Overall it’s a competent hardware mixer, with good general sound, fun and great-sounding effects, and that all-important plug-and-play Traktor compatibility. If I rolled up at any club and this was installed I’d be itching to get playing on it.

Maybe it’s good to end on a quick comparison between this and two other mixers in Pioneer’s range, the DJM-900nexus and the DJM-T1. The DJM-900nexus has a higher spec, with extra effects and the missing integration features present, but is otherwise quite similar.
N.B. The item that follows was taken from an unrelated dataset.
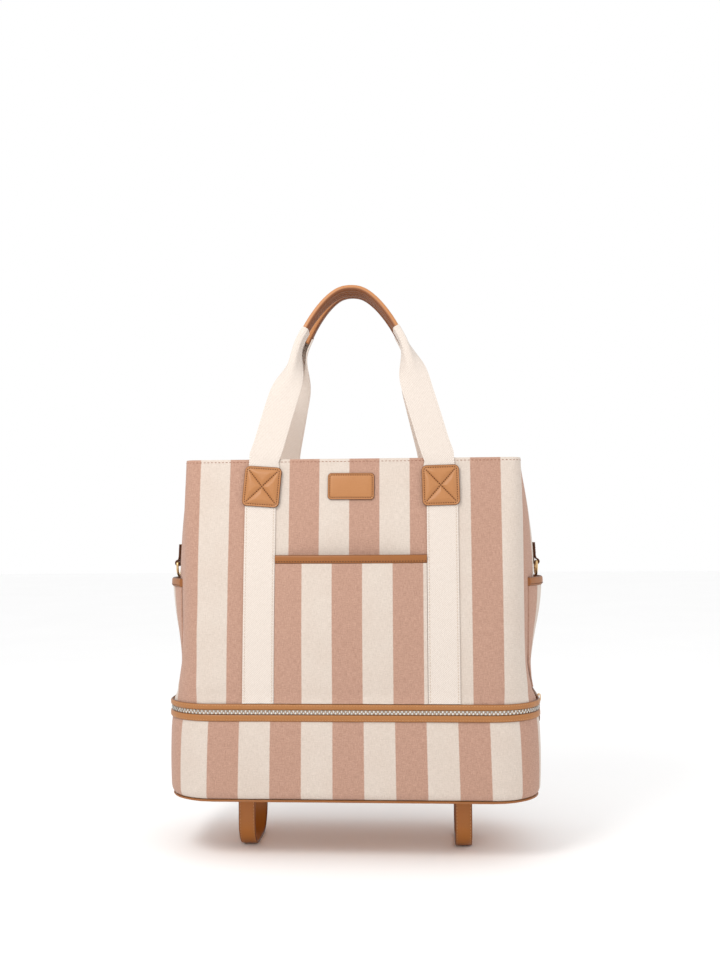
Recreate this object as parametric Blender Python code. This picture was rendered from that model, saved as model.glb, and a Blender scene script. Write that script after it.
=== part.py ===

The more basic (two channel, to start with) DJM-T1 would be a better choice if you want a mixer to use with Traktor Scratch and old-style turntables: It is more like a deck-less controller for Traktor as it has transport and loop/cue controls and controls for Traktor’s built-in effects right there on the control surface, negating the need to use your keyboard or a Traktor Kontrol X1 to unlock the most important features of the software, for instance. (By the way, it would be difficult to use the Midi mapping possiblities of the DJM-850 to meaningfully control DJ software, because you can’t turn “off” the audio functions.)

But for Traktor Scratch users who don’t want Midi control over their software, but do want a decent hardware mixer with an integrated Traktor Scratch audio interface, this is a great choice, especially if you can’t afford or don’t want the extra features of the DJM-900nexus, as the DJM-850 has nearly the same functionality but at a markedly lower price.